● DIRECTION
Wherever the word "saved" shows up in a line, please copy that line.
========================================
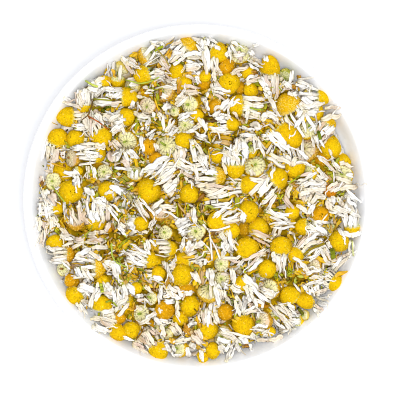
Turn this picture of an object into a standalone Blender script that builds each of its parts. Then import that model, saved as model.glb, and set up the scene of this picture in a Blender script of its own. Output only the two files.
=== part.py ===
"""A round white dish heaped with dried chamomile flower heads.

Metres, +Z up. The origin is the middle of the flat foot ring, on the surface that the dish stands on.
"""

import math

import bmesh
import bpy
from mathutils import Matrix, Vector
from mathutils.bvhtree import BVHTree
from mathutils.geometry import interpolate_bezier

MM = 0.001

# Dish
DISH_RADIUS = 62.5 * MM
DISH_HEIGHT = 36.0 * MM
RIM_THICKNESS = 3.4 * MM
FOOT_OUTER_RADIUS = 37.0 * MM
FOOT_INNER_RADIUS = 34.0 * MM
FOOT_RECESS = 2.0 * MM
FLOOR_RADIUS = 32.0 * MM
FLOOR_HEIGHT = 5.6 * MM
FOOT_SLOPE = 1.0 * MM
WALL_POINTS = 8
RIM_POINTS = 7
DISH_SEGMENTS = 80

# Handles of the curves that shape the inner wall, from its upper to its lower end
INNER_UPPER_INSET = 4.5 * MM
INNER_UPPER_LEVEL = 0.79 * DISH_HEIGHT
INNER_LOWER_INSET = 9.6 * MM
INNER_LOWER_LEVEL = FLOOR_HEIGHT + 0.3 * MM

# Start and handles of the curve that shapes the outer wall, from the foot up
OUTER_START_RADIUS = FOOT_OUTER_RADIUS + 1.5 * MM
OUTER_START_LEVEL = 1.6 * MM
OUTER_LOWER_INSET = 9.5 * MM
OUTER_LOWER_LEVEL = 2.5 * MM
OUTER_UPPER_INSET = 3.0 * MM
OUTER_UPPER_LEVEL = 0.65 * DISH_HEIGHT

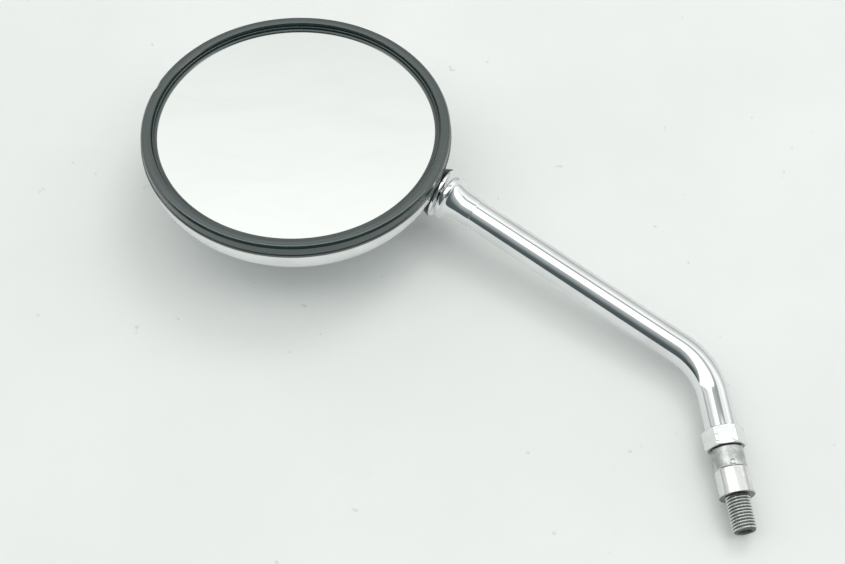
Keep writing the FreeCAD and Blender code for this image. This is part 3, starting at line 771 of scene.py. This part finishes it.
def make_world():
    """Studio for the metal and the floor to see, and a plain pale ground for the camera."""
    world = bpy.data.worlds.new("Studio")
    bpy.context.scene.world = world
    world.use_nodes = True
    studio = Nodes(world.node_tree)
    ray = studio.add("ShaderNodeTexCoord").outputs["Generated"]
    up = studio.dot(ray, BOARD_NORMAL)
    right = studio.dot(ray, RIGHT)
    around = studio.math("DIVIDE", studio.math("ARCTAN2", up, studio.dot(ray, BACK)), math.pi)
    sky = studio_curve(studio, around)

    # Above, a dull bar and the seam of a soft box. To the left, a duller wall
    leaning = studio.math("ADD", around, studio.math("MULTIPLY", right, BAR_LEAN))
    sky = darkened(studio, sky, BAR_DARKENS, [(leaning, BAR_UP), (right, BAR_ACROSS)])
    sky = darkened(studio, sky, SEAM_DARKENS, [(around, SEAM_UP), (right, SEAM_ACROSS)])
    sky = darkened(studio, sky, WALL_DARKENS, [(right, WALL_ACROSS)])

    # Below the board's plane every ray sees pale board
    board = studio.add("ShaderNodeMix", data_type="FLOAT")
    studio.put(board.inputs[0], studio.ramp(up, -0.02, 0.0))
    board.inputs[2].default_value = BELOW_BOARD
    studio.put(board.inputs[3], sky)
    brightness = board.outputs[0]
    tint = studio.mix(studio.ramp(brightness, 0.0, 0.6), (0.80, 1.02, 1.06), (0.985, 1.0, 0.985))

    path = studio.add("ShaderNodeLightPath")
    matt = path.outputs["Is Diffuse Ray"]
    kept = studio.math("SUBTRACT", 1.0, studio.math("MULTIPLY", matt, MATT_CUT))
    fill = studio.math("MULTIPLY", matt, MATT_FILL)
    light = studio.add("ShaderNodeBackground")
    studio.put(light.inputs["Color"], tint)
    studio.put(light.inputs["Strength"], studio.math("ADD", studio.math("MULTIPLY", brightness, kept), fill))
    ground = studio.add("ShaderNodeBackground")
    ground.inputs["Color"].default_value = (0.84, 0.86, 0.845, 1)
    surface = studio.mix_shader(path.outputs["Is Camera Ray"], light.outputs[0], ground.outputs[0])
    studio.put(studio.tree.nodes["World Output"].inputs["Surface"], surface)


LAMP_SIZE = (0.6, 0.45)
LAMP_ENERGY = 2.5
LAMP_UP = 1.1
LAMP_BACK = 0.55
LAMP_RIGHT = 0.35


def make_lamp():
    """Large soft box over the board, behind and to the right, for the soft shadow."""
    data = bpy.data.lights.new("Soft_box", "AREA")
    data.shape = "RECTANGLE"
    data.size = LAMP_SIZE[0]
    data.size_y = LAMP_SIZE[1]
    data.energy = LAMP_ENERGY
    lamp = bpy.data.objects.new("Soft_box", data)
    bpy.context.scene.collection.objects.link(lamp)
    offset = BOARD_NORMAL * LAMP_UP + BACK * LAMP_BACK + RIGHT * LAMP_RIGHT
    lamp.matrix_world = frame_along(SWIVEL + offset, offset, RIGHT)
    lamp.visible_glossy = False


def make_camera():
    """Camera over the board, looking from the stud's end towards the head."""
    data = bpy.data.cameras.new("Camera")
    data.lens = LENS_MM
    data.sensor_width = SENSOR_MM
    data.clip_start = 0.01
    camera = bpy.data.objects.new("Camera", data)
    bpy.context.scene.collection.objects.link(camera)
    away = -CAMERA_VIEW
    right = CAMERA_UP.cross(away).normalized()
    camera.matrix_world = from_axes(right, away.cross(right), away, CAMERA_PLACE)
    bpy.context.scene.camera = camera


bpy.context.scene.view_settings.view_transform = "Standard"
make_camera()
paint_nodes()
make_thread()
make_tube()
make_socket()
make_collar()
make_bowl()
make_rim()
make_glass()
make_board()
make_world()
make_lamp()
========================================
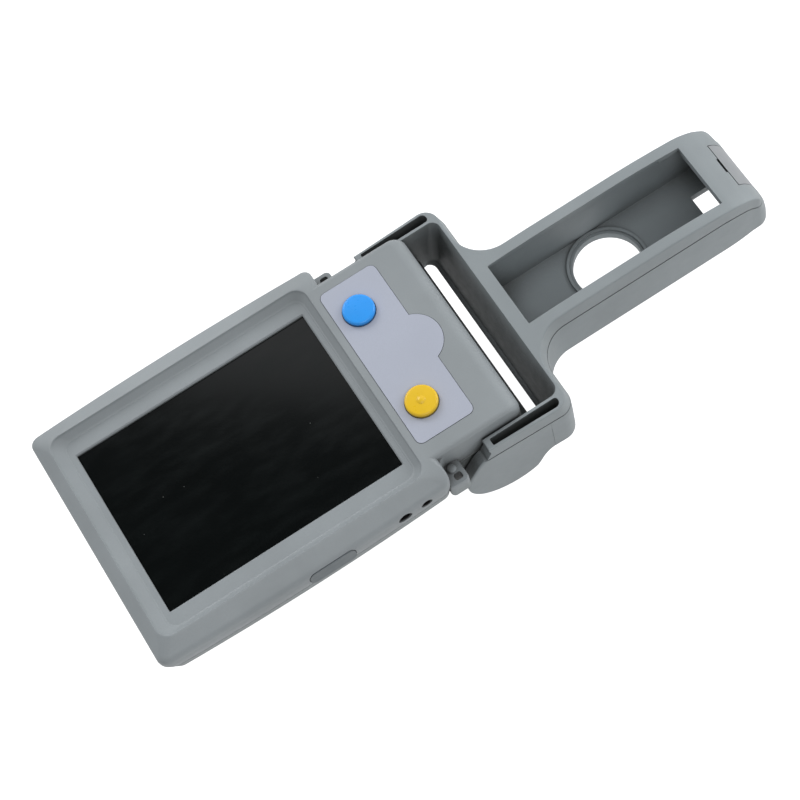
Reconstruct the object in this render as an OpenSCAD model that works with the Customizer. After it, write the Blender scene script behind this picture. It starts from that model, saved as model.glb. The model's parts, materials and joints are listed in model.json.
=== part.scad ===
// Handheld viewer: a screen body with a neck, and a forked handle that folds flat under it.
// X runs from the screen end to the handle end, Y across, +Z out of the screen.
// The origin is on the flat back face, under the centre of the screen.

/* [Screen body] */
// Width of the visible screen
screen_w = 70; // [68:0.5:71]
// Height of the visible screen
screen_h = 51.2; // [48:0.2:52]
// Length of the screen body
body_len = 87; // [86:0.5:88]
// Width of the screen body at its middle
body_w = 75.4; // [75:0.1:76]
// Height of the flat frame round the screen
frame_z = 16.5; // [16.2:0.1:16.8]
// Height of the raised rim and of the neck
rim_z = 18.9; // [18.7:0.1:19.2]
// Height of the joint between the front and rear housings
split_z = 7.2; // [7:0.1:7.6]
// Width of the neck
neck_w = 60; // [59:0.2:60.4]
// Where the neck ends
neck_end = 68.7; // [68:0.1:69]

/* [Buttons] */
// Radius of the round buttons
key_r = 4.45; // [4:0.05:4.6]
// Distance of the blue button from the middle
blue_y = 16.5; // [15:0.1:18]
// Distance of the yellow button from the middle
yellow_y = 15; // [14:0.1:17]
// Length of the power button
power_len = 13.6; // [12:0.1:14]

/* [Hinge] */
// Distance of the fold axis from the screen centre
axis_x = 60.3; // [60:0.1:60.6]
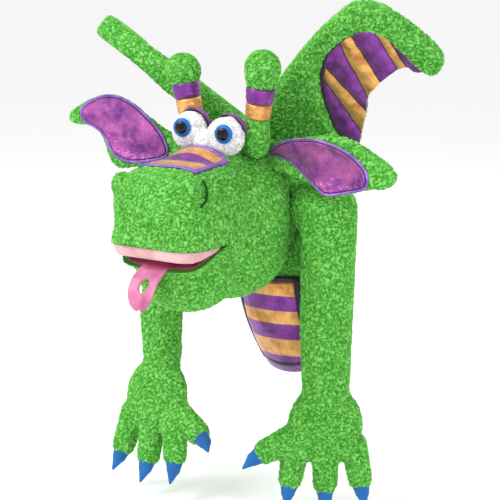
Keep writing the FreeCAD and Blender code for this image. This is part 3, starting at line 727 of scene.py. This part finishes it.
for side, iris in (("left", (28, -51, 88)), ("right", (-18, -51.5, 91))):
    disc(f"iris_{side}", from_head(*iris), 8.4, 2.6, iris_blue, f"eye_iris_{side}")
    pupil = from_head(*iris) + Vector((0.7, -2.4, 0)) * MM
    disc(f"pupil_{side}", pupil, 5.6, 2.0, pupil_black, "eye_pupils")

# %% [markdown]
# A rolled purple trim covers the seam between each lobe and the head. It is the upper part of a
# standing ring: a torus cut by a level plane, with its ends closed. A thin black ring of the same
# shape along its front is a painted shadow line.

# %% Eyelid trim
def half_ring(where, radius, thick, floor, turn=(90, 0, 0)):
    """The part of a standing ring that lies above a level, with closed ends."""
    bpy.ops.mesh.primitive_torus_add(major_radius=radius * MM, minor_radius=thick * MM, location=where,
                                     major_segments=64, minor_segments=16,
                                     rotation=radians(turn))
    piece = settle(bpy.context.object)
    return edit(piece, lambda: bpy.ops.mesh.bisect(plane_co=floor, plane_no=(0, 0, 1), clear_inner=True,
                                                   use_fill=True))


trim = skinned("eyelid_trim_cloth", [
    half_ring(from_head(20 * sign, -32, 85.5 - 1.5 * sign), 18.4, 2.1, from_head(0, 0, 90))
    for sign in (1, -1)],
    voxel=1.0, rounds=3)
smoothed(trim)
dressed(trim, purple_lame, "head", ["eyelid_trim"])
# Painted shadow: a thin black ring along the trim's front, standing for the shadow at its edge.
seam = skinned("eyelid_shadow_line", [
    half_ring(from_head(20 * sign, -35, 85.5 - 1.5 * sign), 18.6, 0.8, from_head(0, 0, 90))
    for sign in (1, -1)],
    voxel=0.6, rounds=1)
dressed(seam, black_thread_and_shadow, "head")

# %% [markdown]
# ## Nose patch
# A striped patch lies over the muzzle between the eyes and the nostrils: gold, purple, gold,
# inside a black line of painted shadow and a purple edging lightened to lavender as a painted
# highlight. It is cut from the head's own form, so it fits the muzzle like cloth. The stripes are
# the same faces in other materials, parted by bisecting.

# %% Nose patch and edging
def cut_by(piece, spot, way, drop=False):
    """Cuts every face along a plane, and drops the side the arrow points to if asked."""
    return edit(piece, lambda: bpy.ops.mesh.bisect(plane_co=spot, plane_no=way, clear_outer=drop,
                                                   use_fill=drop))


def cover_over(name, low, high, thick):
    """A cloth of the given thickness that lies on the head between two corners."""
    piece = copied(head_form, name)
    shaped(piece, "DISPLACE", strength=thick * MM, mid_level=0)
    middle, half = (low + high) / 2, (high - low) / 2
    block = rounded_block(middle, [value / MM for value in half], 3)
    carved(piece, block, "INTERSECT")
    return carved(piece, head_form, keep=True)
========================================
● SOLUTION
Turn this picture of an object into a standalone Blender script that builds each of its parts. Then import that model, saved as model.glb, and set up the scene of this picture in a Blender script of its own. Output only the two files.
Reconstruct the object in this render as an OpenSCAD model that works with the Customizer. After it, write the Blender scene script behind this picture. It starts from that model, saved as model.glb. The model's parts, materials and joints are listed in model.json.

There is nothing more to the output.